We've all seen the pictures of the water flowing through the huge 300' breach in the levee system along a canal from the Lake. But how did the huge structure fail? How did it collapse? It wasn't a storm surge flowing over the tops of the levees that caused the bulk of this flooding, it was the structural failure of the levee itself.
Now, I'm a civil engineer by trade. I have designed dams and water containing structures, albeit in engineering classes, and have been in the practice of designing steel structures as a structural engineer for many years. I know quite a few basic engineering principles, although I am not very educated on levees, as they are different sorts of animals. Basic 2-D forces on a water containing structure are directly based on the depth of water being held back. Forces are large at the base of the structure.
I guarantee these levees were structurally capable of carrying a water level to the tops of the levees. I guarantee it wasn't the wind that destroyed these structures, as even a 130 mph wind only exerts 30 - 40 psf of wind pressure. However, many times, river flows and the third dimension of movement will impact the strength of a structure, i.e. a fast flowing river, and this very well may have had occurred here as there was no doubt flow in the canal from the lake. Also, perhaps the foundations could have been compromised from a build up of water on the opposite side of the levee.
But the real question is how long it took for the levee to fail. I would imagine that one of the key variables to capacity deterioration due to both water flow and foundation compromise would be exposure time. The longer the water is at a high level and flowing, the less capable the structure is of containing it.
But, here, the levee failed after what, 5, 10, 15 hours? It wasn't much more than 15, and who really knows?

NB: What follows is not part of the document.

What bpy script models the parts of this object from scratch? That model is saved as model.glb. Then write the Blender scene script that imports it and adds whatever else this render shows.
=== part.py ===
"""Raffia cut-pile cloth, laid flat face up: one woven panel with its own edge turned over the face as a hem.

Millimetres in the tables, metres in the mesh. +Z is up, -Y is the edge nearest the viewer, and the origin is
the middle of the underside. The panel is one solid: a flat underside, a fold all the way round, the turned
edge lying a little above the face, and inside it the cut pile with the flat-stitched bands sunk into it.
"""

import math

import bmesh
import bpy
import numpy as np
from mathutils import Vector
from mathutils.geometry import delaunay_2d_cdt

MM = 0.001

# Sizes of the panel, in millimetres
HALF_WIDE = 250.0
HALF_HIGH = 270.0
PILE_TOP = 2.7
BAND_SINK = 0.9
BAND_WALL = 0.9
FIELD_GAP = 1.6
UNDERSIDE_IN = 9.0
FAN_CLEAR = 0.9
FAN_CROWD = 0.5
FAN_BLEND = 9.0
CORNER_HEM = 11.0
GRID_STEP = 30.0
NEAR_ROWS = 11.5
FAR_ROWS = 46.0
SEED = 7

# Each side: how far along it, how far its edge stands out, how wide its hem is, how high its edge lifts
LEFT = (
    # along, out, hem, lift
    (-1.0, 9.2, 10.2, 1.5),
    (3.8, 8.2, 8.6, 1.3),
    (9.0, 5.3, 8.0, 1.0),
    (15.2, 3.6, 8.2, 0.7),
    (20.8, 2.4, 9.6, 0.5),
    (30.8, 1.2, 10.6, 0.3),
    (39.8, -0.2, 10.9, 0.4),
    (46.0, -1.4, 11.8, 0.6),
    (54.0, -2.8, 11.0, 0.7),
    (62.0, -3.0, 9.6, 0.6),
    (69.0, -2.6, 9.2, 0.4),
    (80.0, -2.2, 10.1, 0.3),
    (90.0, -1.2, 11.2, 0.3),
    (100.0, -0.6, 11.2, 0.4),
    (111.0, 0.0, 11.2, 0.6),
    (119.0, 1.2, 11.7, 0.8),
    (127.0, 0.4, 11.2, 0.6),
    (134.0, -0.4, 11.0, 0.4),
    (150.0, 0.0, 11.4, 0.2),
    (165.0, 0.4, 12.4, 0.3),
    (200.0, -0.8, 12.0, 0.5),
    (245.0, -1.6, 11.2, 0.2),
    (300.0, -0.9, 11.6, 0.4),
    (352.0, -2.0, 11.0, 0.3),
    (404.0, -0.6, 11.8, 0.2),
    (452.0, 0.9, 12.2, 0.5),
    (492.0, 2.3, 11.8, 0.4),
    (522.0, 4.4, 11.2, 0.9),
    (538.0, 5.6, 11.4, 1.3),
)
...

That doesn't seem like that much time to, considering upstream surges of the Mississippi River take days to subside.
My point here is not figure out how it happened. I am only trying to point out that a failure of this type of structure is highly unlikely, even in the event of a huge storm surge. I have confidence in the engineering profession, especially considering life-safety structures get safety factors of 2, 3, sometimes 4 multiplied to the anticipated event.

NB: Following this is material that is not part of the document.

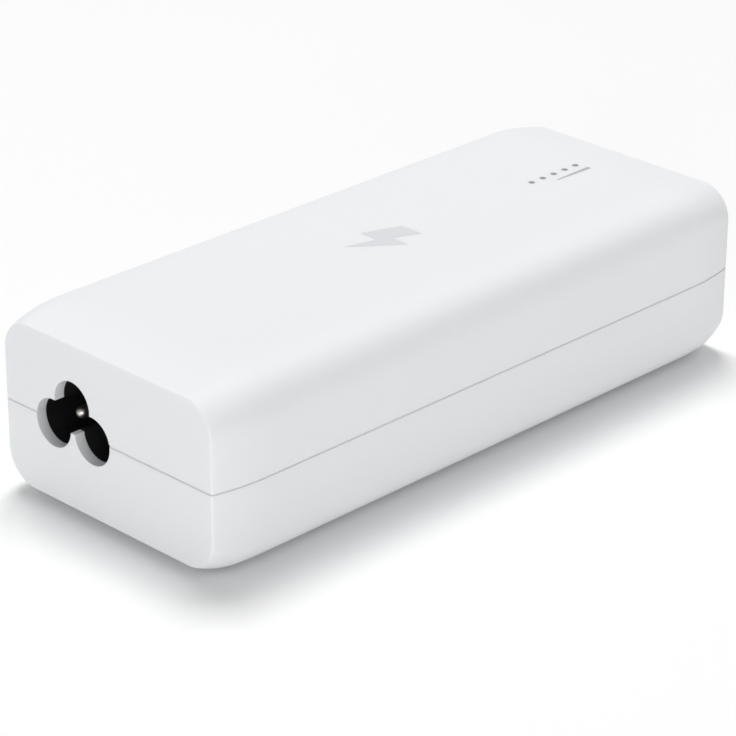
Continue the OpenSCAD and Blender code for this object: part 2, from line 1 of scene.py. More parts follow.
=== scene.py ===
"""Looks of a Power-over-Ethernet injector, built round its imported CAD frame.

Every piece is placed in metres, in the frame's own axes: +X runs towards the network
jacks, the mains inlet is at -X, and +Z is up. Sizes in the classes are in millimetres.
"""
from __future__ import annotations

import json
import logging
import math
from collections.abc import Callable, Sequence
from dataclasses import dataclass, field
from enum import Enum

import bmesh
import bpy
from mathutils import Matrix, Vector

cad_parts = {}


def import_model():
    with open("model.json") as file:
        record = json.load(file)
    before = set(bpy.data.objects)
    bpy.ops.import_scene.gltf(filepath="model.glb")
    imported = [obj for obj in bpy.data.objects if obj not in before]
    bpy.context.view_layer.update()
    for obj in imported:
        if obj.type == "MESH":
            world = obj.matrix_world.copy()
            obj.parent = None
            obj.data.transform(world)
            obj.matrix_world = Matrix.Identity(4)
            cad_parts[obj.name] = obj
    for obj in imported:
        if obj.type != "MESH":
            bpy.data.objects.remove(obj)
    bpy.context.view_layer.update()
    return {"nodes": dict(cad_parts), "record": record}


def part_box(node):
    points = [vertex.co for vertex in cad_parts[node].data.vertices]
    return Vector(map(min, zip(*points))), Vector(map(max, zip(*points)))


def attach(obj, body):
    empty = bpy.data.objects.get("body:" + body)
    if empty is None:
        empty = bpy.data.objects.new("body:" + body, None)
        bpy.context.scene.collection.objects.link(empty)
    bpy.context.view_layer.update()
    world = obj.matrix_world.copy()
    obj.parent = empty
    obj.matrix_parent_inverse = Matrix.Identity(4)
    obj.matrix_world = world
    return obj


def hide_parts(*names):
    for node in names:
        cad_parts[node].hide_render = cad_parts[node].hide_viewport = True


log = logging.getLogger("injector")

MM = 0.001
# Distances in millimetres that are too small to matter, on a new piece and on a CAD node's mesh
HAIR = 0.0002
CAD_HAIR = 0.001
# How far light travels inside a soft plastic, and how broad a surface's unevenness is, in millimetres
GLOW_DEPTH = 1.5
CLOUD_SIZE = 14

Point = tuple[float, float]
Piece = bpy.types.Object
Tree = bpy.types.NodeTree
Socket = bpy.types.NodeSocket


# ---- Colour and shader nodes


def hex_to_linear(code: str) -> tuple[float, float, float, float]:
    """Turn an sRGB hex colour into Blender's linear colour.

    Args:
        code: The colour as "#rrggbb".

    Returns:
        Linear red, green and blue, and an alpha of 1.
    """
    parts = [int(code[i : i + 2], 16) / 255 for i in (1, 3, 5)]
    linear = [c / 12.92 if c <= 0.04045 else ((c + 0.055) / 1.055) ** 2.4 for c in parts]
    return (linear[0], linear[1], linear[2], 1.0)


def add_node(
    tree: Tree, kind: str, settings: dict | None = None, links: dict | None = None
) -> bpy.types.Node:
    """Add one shader node with its settings and links.

    Args:
        tree: The node tree that gets the node.
        kind: The node's type name, without the ShaderNode prefix.
        settings: Values by attribute name, or else by input name or number.
        links: Output sockets by the input name or number that each one feeds.

    Returns:
        The new node.
    """
    node = tree.nodes.new("ShaderNode" + kind)
    for key, value in (settings or {}).items():
        if isinstance(key, str) and hasattr(node, key):
            setattr(node, key, value)
        else:
            node.inputs[key].default_value = value
    for key, socket in (links or {}).items():
        tree.links.new(socket, node.inputs[key])
    return node


# ---- Finishes


class Pattern(Enum):
    """How a surface was made, which sets the pattern that it shows."""

    SPARKED = "moulded in a spark-eroded tool"
    POLISHED = "moulded in a polished tool"
    BRUSHED = "drawn or brushed along one axis"
    SPANGLED = "plated, with the crystals of the coat showing"
    DIPPED = "dipped or sprayed, and levelled by itself"
    FIBROUS = "pressed from fibres"
    SINTERED = "pressed from powder and fired"
    WOUND = "wound from wire or tape"
    MASKED = "printed board under its solder mask"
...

I urge a call for the investiagion into the levee breech. If we accept that the levee should have maintained itself due to the engineering principles used to design, build, and maintain it, then we must accept that there was some unnatural force acting on the section that failed.
Whether it was a governmental conspiracy to exaggerate the effects on the oil industry and give credence to our presence in Iraq, an attack on the poor, black, inhabitants of NOLA, or just a single criminal with a bomb, this must be investigated. I can only hope that there is enough forensic evidence to piece together what really happened to the levee.